2024年12月18日(水)

世界潮流を読む 岡崎研究所論評集

2024年12月18日

 11月25日付ウォールストリート・ジャーナル紙は、印中国境を訪れた同紙コラムニストでバード大学教授のミードによる「印中国境の山岳地帯から見た米印関係の今後」との論説を掲げ、印中国境問題を見れば、トランプ政権下での米印関係の行方はそれほど悪くなく、インド人の多くはトランプを歓迎している、と論じている。要旨は以下の通り。

インド側からの中国との国境(KuntalSaha/gettyimages)

 我々が訪問を許された、ブータンと中国に挟まれた印領の中心都市タワングは、北東インドの端アルンナチャルプレデシュ州のその端だが、ここからは米印関係の将来性と複雑さが分かる。

 ダライ・ラマは1959年にタワングに亡命し同じ道を62年に中国軍が侵攻し肥沃なアッサム高原まで到達した。当時のネルー首相はショックを受け、米国に軍事支援を要請。数週間の占領の後中国軍はチベットに帰ったが、この攻撃は今でも北東部州と首都の省庁の思考に影響している。

 タワングから印中間の係争地帯ブムラまではジープで2時間の距離で、その途上我々は62年以前の構築物と少し近代的な施設の両方を見た。これはインド陸軍が今後の中国の敵対行動に対応する用意があることを意味する。

 ブムラ到着後1万5200フィートの国境周辺施設に案内され、遠方にインド側の倍の規模と言われる中国軍が駐留する様子を見た。現在、国境は閉鎖されている。

 中国は国境の向こう側の新施設に莫大な投資をしている。インドも最大限努力しているが、インド側の地形は困難でブムラの狭曲道路の維持は一苦労だ。

 州の人口は140万人だが数十の部族に分かれ一部はモンパより小さい。マニプールやナガランド等の他の北東部の州も同様に複雑だ。

 ミャンマー内戦で難民と武器と薬物が流通する中、民族や宗教を巡る緊張が激化し中国の脅威が無くともインドは手一杯で、この脅威がインドを米国に近づけた。

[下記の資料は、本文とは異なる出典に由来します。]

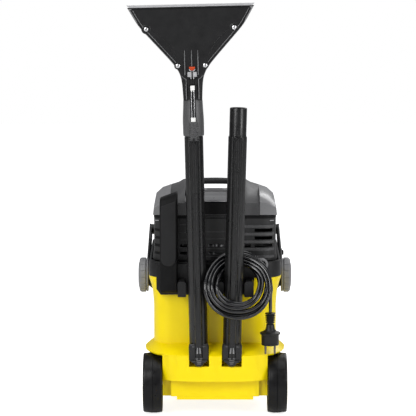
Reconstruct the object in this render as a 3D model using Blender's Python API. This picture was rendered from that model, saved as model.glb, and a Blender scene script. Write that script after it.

 この国では宗教を含む全てが複雑だ。30年前にはこの州の人口の10%はキリスト教徒だと言われた。現在はキリスト教徒が一番多く公式には30%だが実際はそれ以上だろう。中央アジアのイスラム改宗者と英国のキリスト教徒に続けて征服されたインドは改宗を止めたいが、米国の信教の自由と衝突する。

 そしてバングラデシュだ。インド北東部は同国空域へのアクセス無しには防衛不能だ。ハシナ前首相はインドと緊密に協働してきた。

 反対運動が権威主義的ハシナの退陣に至った際に米国人は喝采した。多くのインド人は結局ハシナと同程度に権威主義的だが親インドの度合いが低い政府が生まれると見ており米国の関与を批判している。